Nog Goes UP With Pixar and Down to Hell With Sam Raimi!

Finally, summer brings up a couple of movies which remember that summer movies should be fun and inventive. T4 and Angels and Demons felt like everyone was just going through the motions, but UP and Drag Me To Hell feel like the filmmakers and casts are having as much fun as the audience.

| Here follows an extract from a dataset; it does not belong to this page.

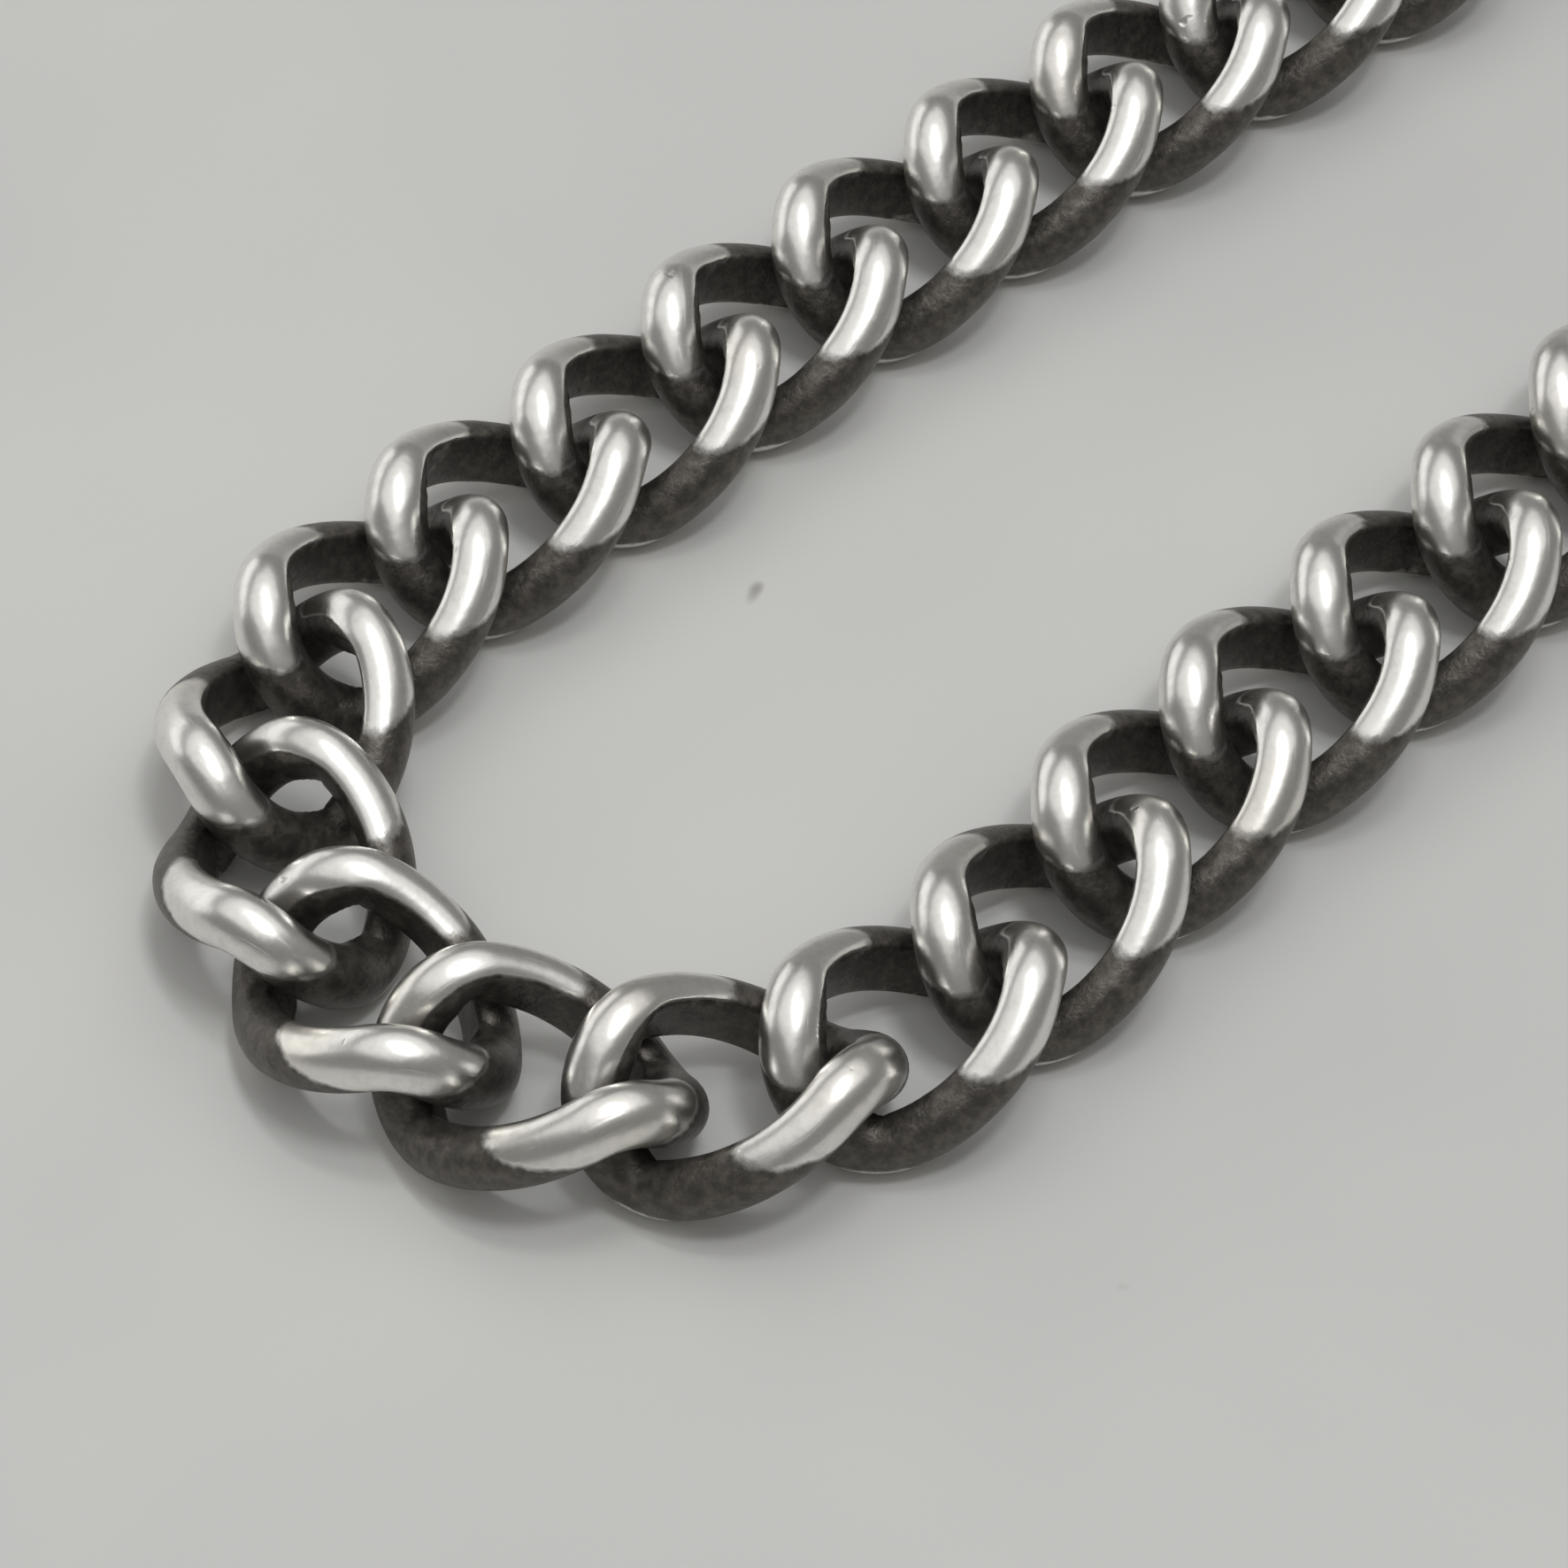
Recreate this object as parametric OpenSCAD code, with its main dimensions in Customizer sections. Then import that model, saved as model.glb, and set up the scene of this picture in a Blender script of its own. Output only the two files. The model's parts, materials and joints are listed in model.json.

I'm not quite as willing as Dr. X to proclaim UP an instant classic. Wasn't Wall-E, which works quite well as a reasonably sophisticated sci-fi film, more groundbreaking? But this doesn't mean UP is not one of the best movies you'll see this year. For me, this hearkens back to more old-fashioned family adventure fare. Going in, I didn't know too much beyond the basic facts (an old man with a flying house and an uninvited kid on board). Therefore, much of the film was a consistent surprise. Ed Asner's Carl Frederickson deserves to become a famous character, but I was less pleased by his child companion Russell (who's pretty much your standard annoying kid). The film's bid-for-greatness is the already-much-discussed sequence near the beginning which takes us, in the span of about five minutes and with no dialogue, from Carl's wedding to his wife's death. Now that's pure visual storytelling, kids! Watch and learn.

Raimi's return to horror with Drag Me To Hell seems designed as a treat for his old-school 80's fans (look at that Universal logo!) and a much-needed reminder that horror films don't have to suck (which some of us had forgotten given the recent wave of torture-porn, Americanized remakes of J-Horror, and endless franchise "reboots" of films that weren't very good to begin with). Yeah, yeah, it's PG-13, but it's the...gooiest and most disgusting PG-13 you've seen, full of the kind of purely-bonkers moments the Evil Dead (II and III) fans want to see. Does it rely a little too much on cheap scares and loud noises? Yep. But just try not to grin like a chimp while watching Raimi gleefully dismantle audience expectations (be warned, animal lovers!) and deliver us with an abrupt ending that leaves the multiplex-trained horror boneheads whining on their way out the door--even though it's the only possible ending that's not a complete cheat. Don't fuck with a lamia!